About half of patients had headaches, and about one fourth dropped out of the earlier studies, Randle says. That problem has been addressed by changing the trial design to allow the drug to be taken with food, and allowing an over-the-counter pain med in the ongoing study for headaches. A new formulation of the drug is designed to slow down the absorption of dipyridamole, to stop it from causing headaches, Randle says. The dropout rate in the ongoing study has fallen considerably, he says.
Another change: dosing. Earlier studies required that patients take multiple pills of prednisolone and dipyridamole twice daily, while the ongoing Comet-1 study combines them into a single capsule that is taken twice daily. The company is now working on another formula for a capsule that could allow the medicine to be taken once daily. CombinatoRx CEO Alexis Borisy (an Xconomist) likes to call these various formulations “Good, Better, and Best,” says Nugent.

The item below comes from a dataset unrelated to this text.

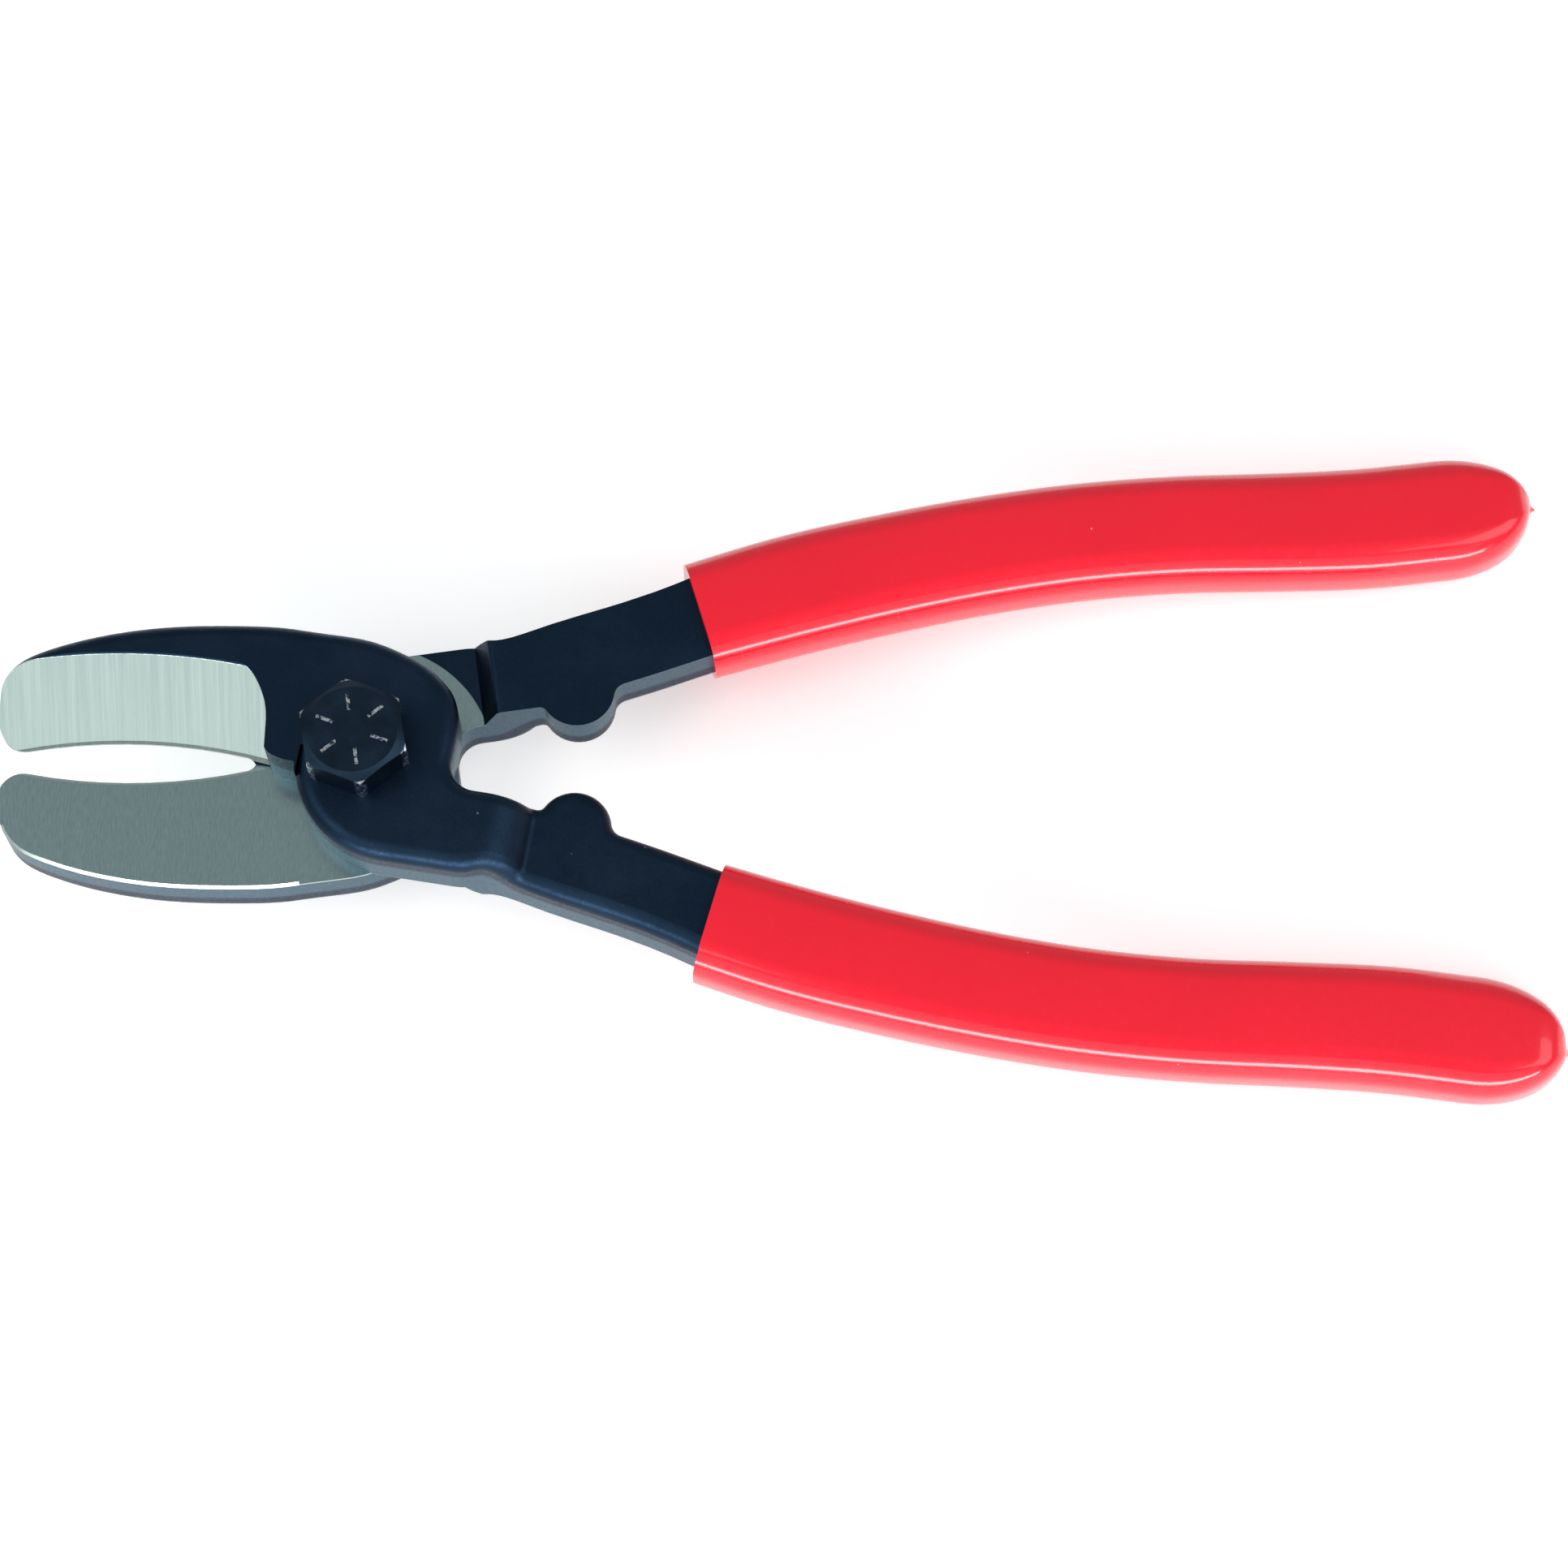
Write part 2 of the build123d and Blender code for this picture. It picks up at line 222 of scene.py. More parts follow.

If the Comet trial succeeds in October, then CombinatoRx will rev up talks with big drugmaker partners who can help it run the pivotal clinical trials needed to get Synavive approved by the FDA, Randle says. CombinatoRx, with just 160 employees, doesn’t have the capital or human resources to run such trials, which require thousands of patients to demonstrate safety. The partner will also have to have marketing muscle, and an interest in extending Synavive’s reach to patients with rheumatoid arthritis, asthma, and chronic obstructive pulmonary disease, Nugent says. Pricing of the drug will probably be similar to the Cox-2 inhibitors, like Celebrex, at about $1,500 to $1,800 a year, per patient, Randle says.
One irritating aspect of this trial is the timing. The results are coming out past the deadline for the American College of Rheumatology meeting in San Francisco, and the next big meeting on the calendar where CombinatoRx wants to present the data is The European League Against Rheumatism, which isn’t coming until June. So that means that CombinatoRx could release some of the basic results in a press release to investors in October, but we may all have to wait nine months for the full details to come out in public. I guess we’ll have to speculate how good the data really is by reading between the lines in the coming months, if and when a big drugmaker writes CombinatoRx a big check for a piece of Synavive.
If Synavive flames out, then CombinatoRx will have to turn to three other drugs in early-stage clinical trials for dermatology conditions and diabetes. Not all biotechs have that many fallback options, so life will go on at CombinatoRx. But like Nugent says, it would certainly give investors, employees, and patients a reason to down a tequila shot or two.